On the other hand, this is more generic, and could also allow to have the seperator coming from a table-field?

Or could be
  Item **separator;
and point to the pointer in args. That would save the need of copying the (potentialy) changed args pointer back to the field (after agg_item_charsets)
[7 Jun 2007 18:16] Martin Friebe
the initial patch enhanced (patch for mysql GA version)

Attachment: gconcat_ucs_string.patch (text/x-patch), 3.54 KiB.

[7 Jun 2007 18:23] Martin Friebe
ok an overview of all recent posts

* gconcat_ucs_string.patch
  [7 Jun 20:16]  (the last patch submited, before this text)
is the original patch with the additions suggested by Alexander:
- added tests for connection_charset=ucs2
- fix of charset in parser

* gconcat_ucs.patch 
  [7 Jun 18:25]
is the extended patch for later mysql versions. Implementing an Item as suggest by Alexander's 2nd post
[8 Jun 2007 5:41] Alexander Barkov
The test case demonstrating problem when
"mysqld --default-character-set=ucs2":

create table t1 (a char(1) character set latin1);
insert into t1 values ('a'),('b'),('c');
select hex(group_concat(a)) from t1;
drop table t1;

Result is:

hex(group_concat(a))
616263

I.e. there's no separator at all.

This is well fixed by changing default_charset_info
to &my_charset_bin here:

opt_gconcat_separator:
    /* empty */        { $$ = new (YYTHD->mem_root) String(",",1,default_charset_info); }
    |SEPARATOR_SYM text_string  { $$ = $2; };
[8 Jun 2007 6:06] Bugs System
A patch for this bug has been committed. After review, it may
be pushed to the relevant source trees for release in the next
version. You can access the patch from:

  http://lists.mysql.com/commits/28375

ChangeSet@1.2516, 2007-06-08 11:06:02+05:00, bar@mysql.com +8 -0
  Bug#28925 GROUP_CONCAT inserts wrong separators for a ucs2 column
  Problem: separator was not converted to the result character set,
  so the result was a mixture of two different character sets,
  which was especially bad for UCS2.
  Fix: convert separator to the result character set.
  
  Many thanks for Martin Friebe for helping us again.
[8 Jun 2007 6:07] Alexander Barkov
Sorry, there's a mistake in my previous post.
The correct way is:

This is well fixed by changing default_charset_info to &my_charset_latin1.
[8 Jun 2007 6:11] Alexander Barkov
Dear Martin,

Many thanks for your contribution!

I have changed the patch a little bit:

1. Moved the test case into ctype_ucs,
  to avoid func_gconcat failures when no UCS2 is compiled.

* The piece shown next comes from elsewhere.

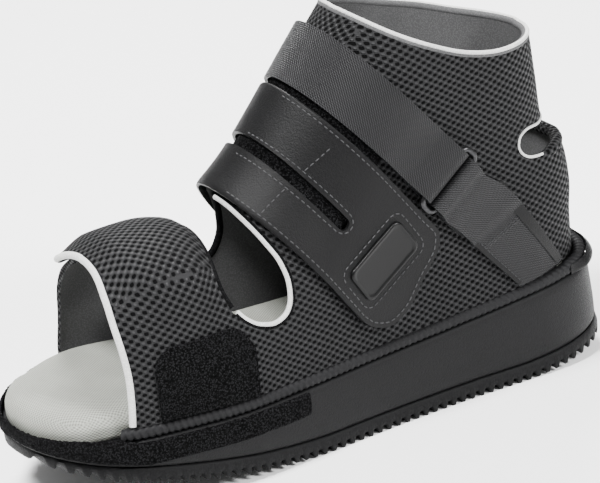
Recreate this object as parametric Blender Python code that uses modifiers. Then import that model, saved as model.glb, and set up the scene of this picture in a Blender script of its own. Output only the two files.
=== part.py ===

2. Modified the internals of the new method String::convert_charset(),
  not to duplicate code which already exists.

3. Added a new test case into ctype_ucs2_def, to check
  that after the fix it works fine with --default-character-set=ucs2

Do you think that these changes are fine?
Thanks!
[8 Jun 2007 6:33] Alexander Barkov
Martin, 

many thanks for providing the patch for the "item" version.
I added a new task for that, which should appear soon on http://fourge.mysql.com/
It refers to your patch.
[8 Jun 2007 8:05] Bugs System
A patch for this bug has been committed. After review, it may
be pushed to the relevant source trees for release in the next
version. You can access the patch from:

  http://lists.mysql.com/commits/28380

ChangeSet@1.2516, 2007-06-08 13:04:51+05:00, bar@mysql.com +9 -0
  Bug#28925 GROUP_CONCAT inserts wrong separators for a ucs2 column
  Problem: separator was not converted to the result character set,
  so the result was a mixture of two different character sets,
  which was especially bad for UCS2.
  Fix: convert separator to the result character set.
  
  Many thanks for Martin Friebe for helping us again.
[8 Jun 2007 10:50] Martin Friebe
Great. Had a look at the final version.

An idea which is not related to the bug:
After follow up the Strings internal mem handling. Wouldn't it be convenient to give it *optional* access to some of the root-memory pools (alloc_root)?
[22 Jun 2007 12:20] Bugs System
A patch for this bug has been committed. After review, it may
be pushed to the relevant source trees for release in the next
version. You can access the patch from:

  http://lists.mysql.com/commits/29385

ChangeSet@1.2516, 2007-06-22 17:18:40+05:00, bar@mysql.com +6 -0
  Bug#28925 GROUP_CONCAT inserts wrong separators for a ucs2 column
  Problem: separator was not converted to the result character set,
  so the result was a mixture of two different character sets,
  which was especially bad for UCS2.
  Fix: convert separator to the result character set.
[22 Jun 2007 13:33] Alexander Barkov
Pushed into 5.0.46-rpl
Pushed into 5.1.20-rpl
[3 Jul 2007 18:57] Bugs System
Pushed into 5.0.46
[3 Jul 2007 18:57] Bugs System
Pushed into 5.1.21-beta
[3 Jul 2007 19:47] Paul DuBois
Noted in 5.0.46, 5.1.21 changelogs.

For a ucs2 column, GROUP_CONCAT() did not convert separators to the
result character set before inserting them, producing a result
containing a mixture of two different character sets.